I can sum up my first experience in 5G like this: 1.21 gigabits. That’s the first speed I hit when I started walking around Providence, Rhode Island, on Wednesday with the Samsung Galaxy Note 10+ 5G.
That wasn’t the top speed I hit either. Later in the day, I touched 1.48Gbps and 1.63Gbps. Nor did it represent an average speed, which was closer to 450Mbps. But my first impression of real-world 5G Ultra Wideband—made possible during a Verizon press event, but using already-deployed 5G infrastructure nodes—kind of blew me away.
Here are some real-world stats to help you wrap your brain around the promise of gig-plus download speeds:
- I downloaded The Hateful Eight (2 hours, 47 minutes) from Netflix in 10 seconds.
- The first episode of Stranger Things Season 3 in 4K downloaded in 6.28 seconds.
- The movie Next Gen (1 hour, 47 minutes) downloaded in 11 seconds.
- PUBG Mobile (2GB) downloaded through the Galaxy Store in 47 seconds.
- With every test I ran, the same download over LTE had barely begun by the time the 5G download was finished.
- Upload speeds were also impressive, topping off at around 50Mbps, faster than the speeds I get with my Comcast Gigabit service.
So it’s safe to say that the promise of 5G is real. I was actually walking the streets using actual Verizon nodes sending actual 5G signals.
I also experienced the actual frustrations that these early 5G buildouts will bring for anyone who drops an extra $200 on the Galaxy Note 10+ 5G.
Small network, big potential
Verizon is the first to admit that it’s doing 5G the hard way. Instead of focusing on sub-6GHz spectrum, Verizon is starting with millimeter wave spectrum (mmWave), a slower process that requires the installation of carefully positioned mini towers—basically building a brand-new network. That presents all sorts of problems to solve—the least of which involves regulatory approval from each city—but it has the biggest payoff, as evidenced by the speeds I was able to get.
In Providence, the three-tower nodes are centralized on telephone poles along College Hill, a bustling area with low-lying buildings and a straight thoroughfare through the middle. That type of geography is important for mmWave, because the initial deployment sends a direct signal that is easily interrupted. Verizon says that beamforming will help mmWave signals turn corners and eventually reach inside building, but that’s still in development (read more in our beamforming explainer by Eric Geier).
So for now, getting 5G on your phone requires an awareness of where you are in relation to the nodes. Turn a corner—or even turn around—and you might drop the signal. When I questioned the fluctuating speeds, in fact, the Verizon representative told me that the 5G network is so finicky that if I turned to face the node rather use the Note with my back to it, I’d see better results because the signal wouldn’t have to go through my body to get to the phone. He was right.

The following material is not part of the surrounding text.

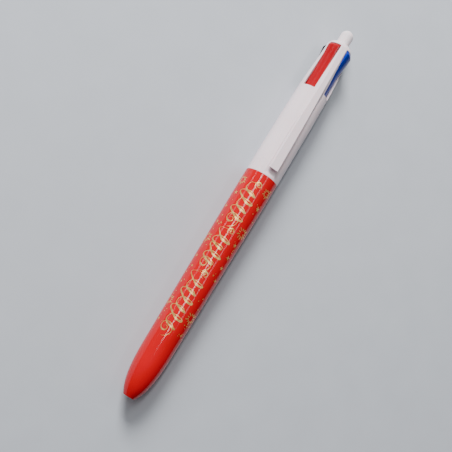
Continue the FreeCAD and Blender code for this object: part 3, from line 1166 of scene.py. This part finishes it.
@dataclass
class Studio:
    """Pale floor, soft lights over the pen, and the camera above it."""

    side: float = 15.8
    tilt: float = 10.75
    roll: float = 31.30
    distance: float = 251.57
    aim: tuple[float, float] = (-9.71, 1.86)
    lens: float = 60.2
    height: float = 0.7
    lights: tuple[Lamp, ...] = (
        Lamp("overhead-strip", 4.6, 0.25, 0.07, 0.60, 2.0),
        Lamp("left-strip", 47.0, 0.25, 0.05, 0.55, 0.5),
        Lamp("right-strip", -33.0, 0.25, 0.05, 0.55, 0.45),
        Lamp("soft-key", 27.0, 0.60, 0.30, 0.30, 15.0, False),
    )

    def floor(self) -> None:
        """A large pale floor with a faint paper tooth."""
        mesh = bmesh.new()
        bmesh.ops.create_grid(mesh, x_segments=8, y_segments=8, size=4.0)
        made = object_from(mesh, "floor")
        paper = Finish("floor paper", (0.56, 0.59, 0.64), (0.54, 0.57, 0.62), (0.7, 0.85),
                       grain=0.05, grain_scale=1800.0)
        made.data.materials.append(paper.material())

    def light(self) -> None:
        """Area lights at angles round the pen, measured from the camera's side."""
        for lamp in self.lights:
            data = bpy.data.lights.new(lamp.name, "AREA")
            data.shape = "RECTANGLE"
            data.size = lamp.length
            data.size_y = lamp.width
            data.energy = lamp.power
            made = bpy.data.objects.new(lamp.name, data)
            turn = math.radians(self.side + lamp.angle)
            away = Vector((0, math.sin(turn), math.cos(turn))) * self.height
            place = Vector((lamp.along, 0, AXIS_Z * MM)) + away
            out = (place - Vector((0, 0, AXIS_Z * MM))).normalized()
            if lamp.glossy:
                out = away.normalized()
            across = Vector((0, 1, 0)).cross(out).normalized()
            made.matrix_world = Matrix.Translation(place) @ Matrix(
                (across, out.cross(across), out)).transposed().to_4x4()
            made.visible_glossy = lamp.glossy
            bpy.context.scene.collection.objects.link(made)
        world = bpy.data.worlds.new("studio")
        world.use_nodes = True
        world.node_tree.nodes["Background"].inputs["Color"].default_value = (0.95, 0.96, 1.0, 1)
        world.node_tree.nodes["Background"].inputs["Strength"].default_value = 0.08
        bpy.context.scene.world = world

    def camera(self) -> None:
        """The camera above the pen, a little to the red slider's side."""
        side, tilt, roll = (math.radians(a) for a in (self.side, self.tilt, self.roll))
        back = Vector((-math.sin(tilt), math.cos(tilt) * math.sin(side),
                       math.cos(tilt) * math.cos(side)))
        right = (-back).cross(Vector((1, 0, 0))).normalized()
        up = right.cross(-back)
        image_right = right * math.cos(roll) + up * math.sin(roll)
        image_up = up * math.cos(roll) - right * math.sin(roll)
        target = Vector((self.aim[0], self.aim[1], AXIS_Z))
        data = bpy.data.cameras.new("camera")
        data.lens = self.lens
        data.sensor_width = 36.0
        data.clip_start = 0.01
        made = bpy.data.objects.new("camera", data)
        turn = Matrix((image_right, image_up, back)).transposed().to_4x4()
        made.matrix_world = Matrix.Translation((target + back * self.distance) * MM) @ turn
        bpy.context.scene.collection.objects.link(made)
        bpy.context.scene.camera = made


def main() -> None:
    """Build every piece in order, then the studio."""
    logging.basicConfig(level=logging.INFO, format="%(message)s")
    lower = LowerBarrel()
    upper = UpperBarrel()
    made = [lower.build(), upper.build(), TopKnob().build()]
    made += FoilPrint(lower).build()
    for colour in Colour:
        made.append(Slider(colour, upper).build())
        made.append(Spring(colour).build())
    Inside().dress()
    for piece in made:
        log.info("%s: %d faces", piece.name, len(piece.data.polygons))
    studio = Studio()
    studio.floor()
    studio.light()
    studio.camera()


if __name__ == "__main__":
    main()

At times the 5G connection would revert to 4G without moving. Other times it switched while walking toward one of the nodes. Sometimes the Note 10+ registered the 5G UWB network but delivered less-than-LTE speeds. Trying to connect to 5G inside a building was nearly impossible. But all in all, I came away impressed with what I was able to do with a 5G phone, though the network would need to get a whole lot stronger before I’d recommend buying into it.
The future isn’t now
The $1,300 Galaxy Note 10+ 5G is identical in every way to the Note 10+, save for its deep-purple color and 5G modem. That’s a feat in itself. Previous 5G phones, such as the Galaxy S10+ 5G and LG V50 ThinQ 5G, were thicker, larger versions of their LTE counterparts to compensate for the heat, battery, and modem. So Samsung is either confident in the Note 10+’s battery and cooling system, or it didn’t want to make it even more expensive.
Even with the same body, the Note 10+ was warm to the touch during use. The battery definitely took a hit when compared to the regular Note 10+, going from 95 percent to 52 percent after a solid 2.5 hours of testing and downloads. Granted, that’s more than most people will do with it during such a short time period, but even when keeping it in my pocket, it drained noticeably faster than the non-5G Note 10+.
That’s due to the constant switching between 4G and 5G, which happened far too many times to count. It’s quite noticeable when the giant “5G UWB” designation pushes the other logos aside to declare its superiority. I hope Verizon tones it down by the time the 5G logo is on everyone’s phone.
Verizon will be building out its 5G mmWave network over the next several years, so it’s going to take a while before we get there. And even when we do, you probably shouldn’t count on gig-plus speeds on a regular basis. Even though Verizon has already topped 2Gbps in some tests and hasn’t placed a technical limit on how fast 5G can get, it’s hard to imagine 5G delivering steady gigabit-per-second speeds based on the issues I experienced when basically using the network all to myself.
Like home gigabit service from your cable companies that only promise gigabit with a wired connection on a single device, 5G’s real-world top speeds probably won’t get anywhere near the top scores I recorded with the Note 10+. But even if 5G is only half of what Providence delivered, it’s going to be worth the wait.